Le Mans 2015 - Ayse's Story
Page 13 - Sunday 13th June
There are 364 Other Nights You Can Sleep Through
(So Why Would Anyone Choose To Sleep Through This One?!)
We remained at Tertre Rouge until just after 1 am and then walked back to the grandstand, taking up our seats at the very top row of T17. We even managed to 'smuggle' Allon in as well! Feeling rather peckish by now, James and I indulged in some food from the cafe just inside the stand. We had what was curiously described as a 'croustipoulet', a bread and chicken affair which I have to say was mildly unpleasant - not to be tried again!
After watching for a while, all of us were still deeply into the race, headphones now welded firmly to our heads to keep abreast of the action, but as time was moving on we quit the grandstand at about 2.15 am as the road behind the stand was pretty clear by that time. Following our customary habit we drove out to Arnage first, arriving there at about 2.50. The warmth of the evening had given away to quite a chill in the early morning, the balmy nights that I remember from the past seem to be so much rarer these days. So before heading into the enclosure it was on with the thermal underwear, an extra pair of socks, a thicker jumper and my big red insulated coat (yes the one I so cleverly left in the hotel this time last year!). I also had my Senna woolly hat, I was taking no chances this year after freezing my extremities off last year! We took our folding chairs with us, leaving Allon in the car to get some sleep.
We 'made camp' on the bank on the run towards Arnage corner so that we also had a decent view of the big screen there and settled down to watch the race and see in the dawn. As has become noticeable over the last few years, even in the early hours of the morning, there were still a lot of people still watching the race. The action itself was very much nip and tuck between Porsche and Audi, neither holding that much of an advantage over the other for several hours.
It wasn't until after I returned home from Le Mans and was looking at the photographs I'd taken that I realised I hadn't taken a single photograph while we were at Arnage, only some video footage. I don't recall making any conscious decision not to get the camera out, although, as I've said countless times before, still photography is hard enough from this location on the track and photography at night is almost pointless as a spectator. You can't use flash here (unlike Tertre Rouge where you can get away with it) as you just end up with a succession of brightly-lit photographs of fencing and because it remains one of the darkest places on the circuit that is accessible to the paying punters, low light and slow shutter speed shots are largely doomed to failure. In actual fact, I didn't take much video footage there either, just two relatively short snippets of rather grainy video, with my camcorder hunting for focus much of the time. But I was happy enough. I was enjoying the race, listening solidly to Radio Le Mans by now, at the best time of the 24 Hours, in one of my favourite spots. I was in my reasonably comfy chair, wrapped up pretty warm in all my layers, remembering just how insufferably cold I'd been here a year ago!

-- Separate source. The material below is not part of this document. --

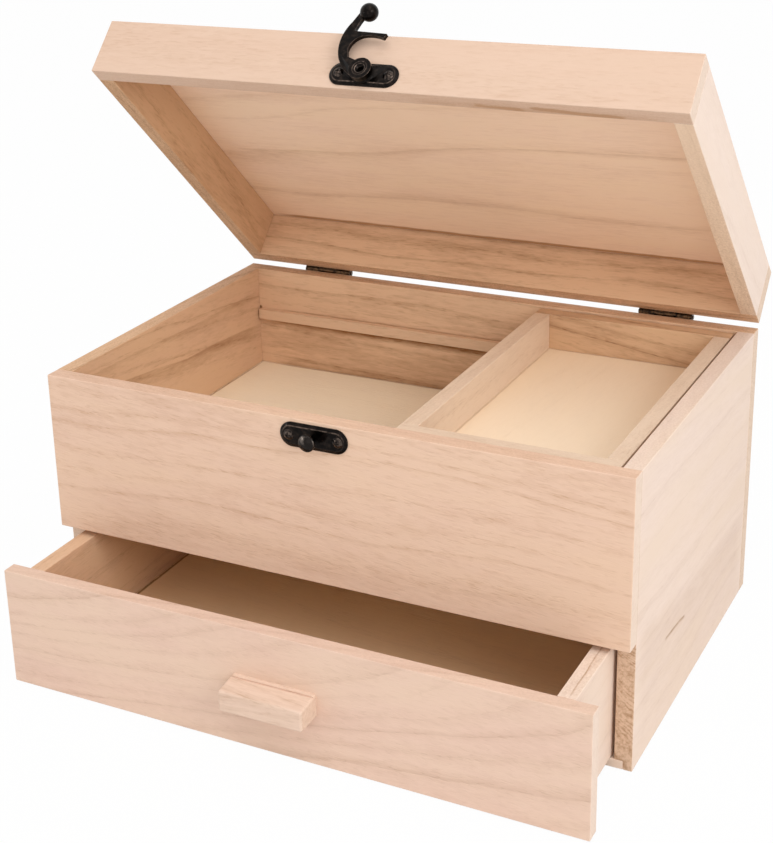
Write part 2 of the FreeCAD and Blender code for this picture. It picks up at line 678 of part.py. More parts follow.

There is however one specific memory that I'll take with me from Arnage in 2015 and it will stay with me for a long time, much as I've always remembered that first experience of watching the cars on the Mulsanne Straight over the fence at the Restaurant des 24 Heures (or it might have been Hunaudières...) on my first trip back in 1986. It was the same in both race and qualifying - the utterly insane acceleration of the Audis and Porsches away from Arnage corner. They were of course running significantly faster in 2015 than ever before, regularly turning laps in the 3:19's and 20's (and less), a good 4-5 seconds faster than last year and way under last year's pole time, but the acceleration out of the corner, the slowest on the circuit, was mind-blowing. Standing right opposite the apex of the corner and watching the cars blast away down towards the Porsche Curves, they were like rocket-ships, the acceleration was incredible. I don't recall ever being so taken with cars accelerating at such a stupendous rate of knots before, it was mesmerising to watch and I feel privileged to have had the chance to do so....
We stayed at Arnage until sunrise after another all too short Le Mans night, before heading off to the car to make our way out to Mulsanne Corner.